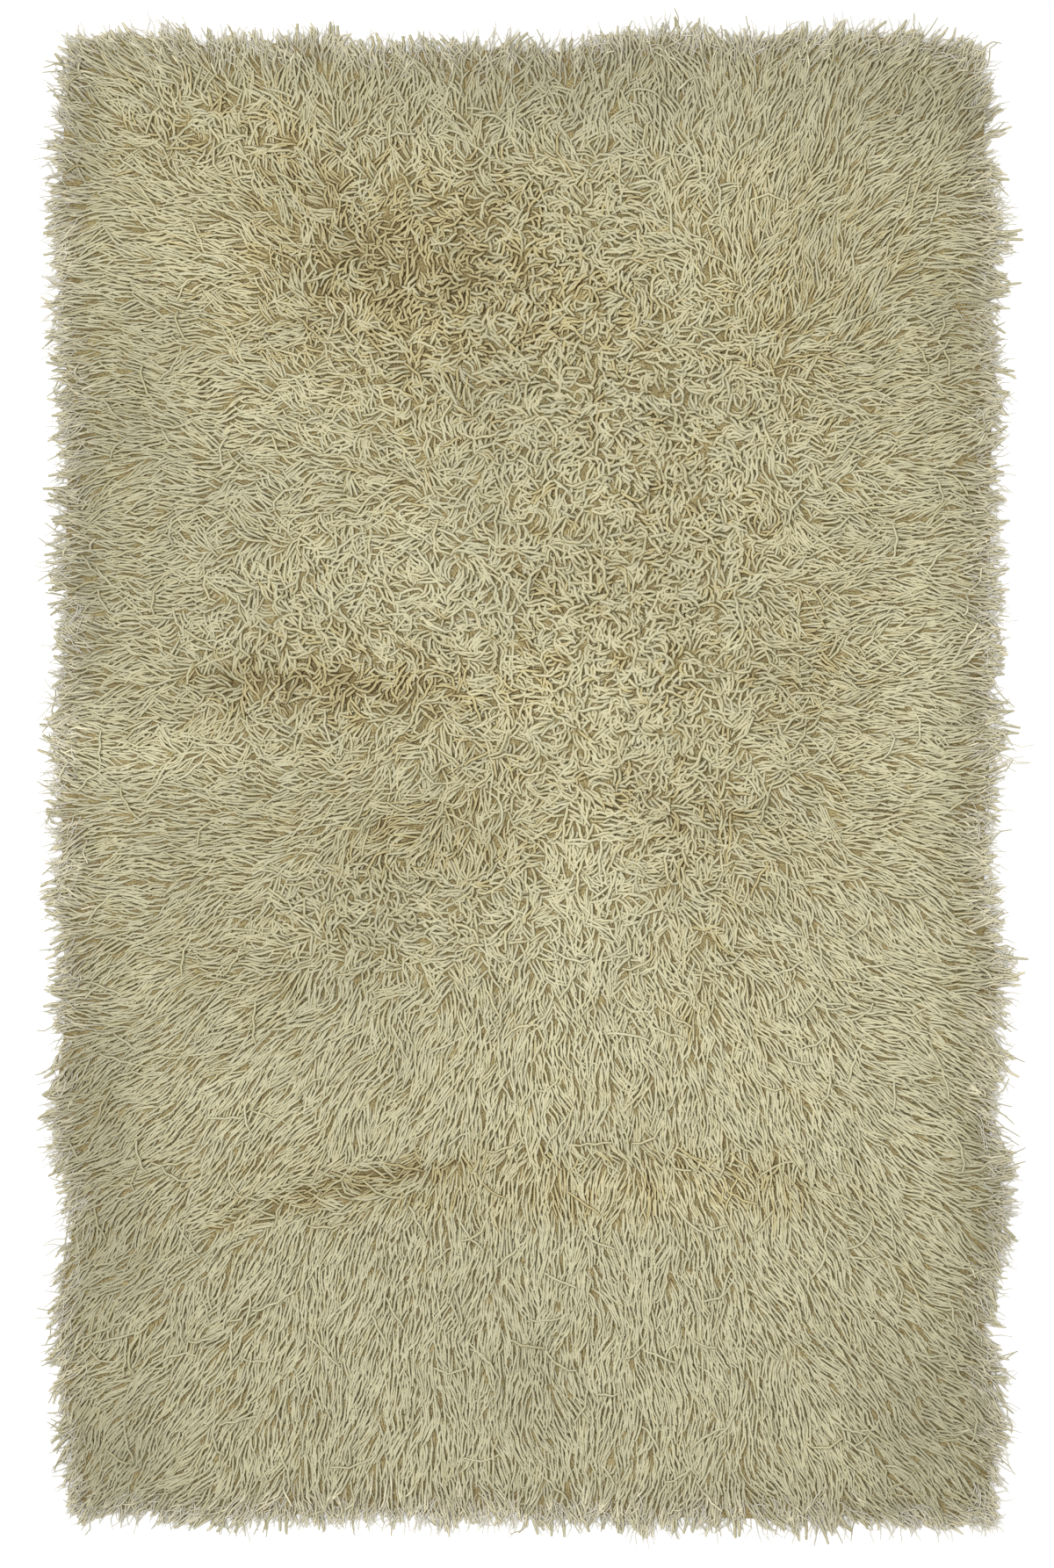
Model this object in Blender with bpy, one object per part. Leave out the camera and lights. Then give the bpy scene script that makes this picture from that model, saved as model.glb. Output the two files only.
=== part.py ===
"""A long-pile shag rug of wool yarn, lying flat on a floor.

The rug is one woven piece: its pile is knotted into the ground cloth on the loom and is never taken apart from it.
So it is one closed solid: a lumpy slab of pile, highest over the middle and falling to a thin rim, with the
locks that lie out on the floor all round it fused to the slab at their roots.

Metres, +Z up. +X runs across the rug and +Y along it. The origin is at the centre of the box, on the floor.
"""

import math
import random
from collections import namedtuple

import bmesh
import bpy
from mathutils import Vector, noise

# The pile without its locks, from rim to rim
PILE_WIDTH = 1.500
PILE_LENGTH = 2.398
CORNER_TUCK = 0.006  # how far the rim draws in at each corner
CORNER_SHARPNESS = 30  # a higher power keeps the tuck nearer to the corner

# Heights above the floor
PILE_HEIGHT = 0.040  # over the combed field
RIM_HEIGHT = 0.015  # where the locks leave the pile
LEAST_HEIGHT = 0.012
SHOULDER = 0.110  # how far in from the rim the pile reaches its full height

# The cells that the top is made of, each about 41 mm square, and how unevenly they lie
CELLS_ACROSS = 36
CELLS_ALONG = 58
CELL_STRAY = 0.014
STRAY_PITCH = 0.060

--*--

Take the lines above from the first through the one containing "on a floor." and reproduce them exactly; include nothing else.

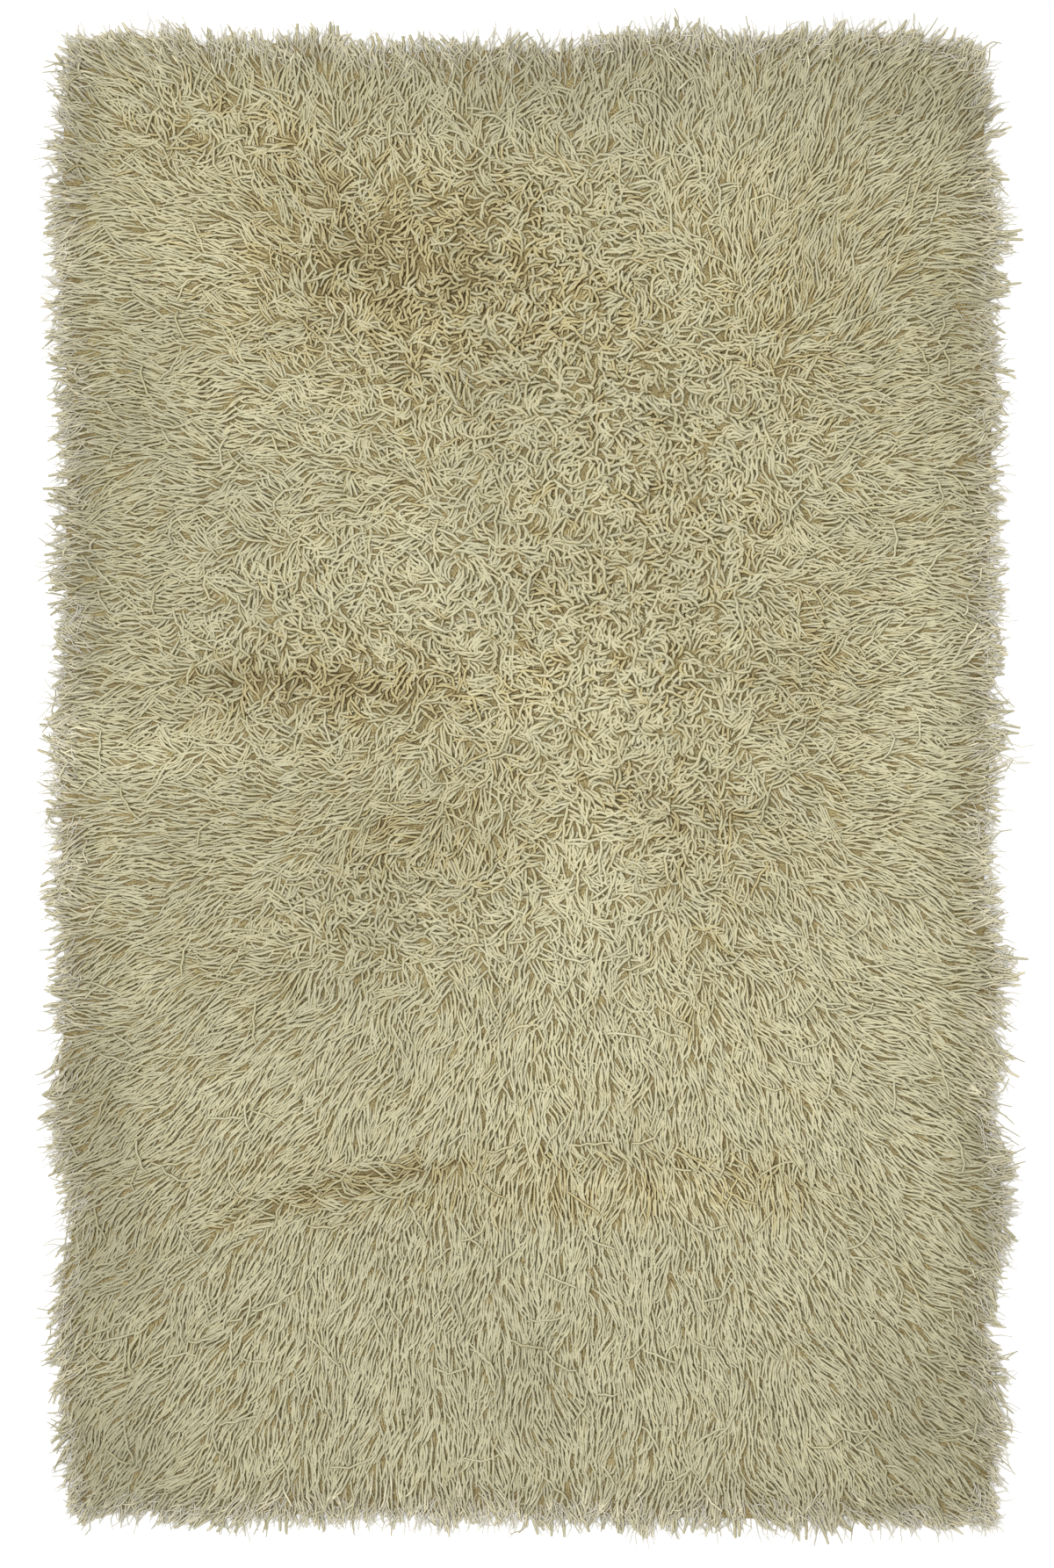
Model this object in Blender with bpy, one object per part. Leave out the camera and lights. Then give the bpy scene script that makes this picture from that model, saved as model.glb. Output the two files only.
=== part.py ===
"""A long-pile shag rug of wool yarn, lying flat on a floor.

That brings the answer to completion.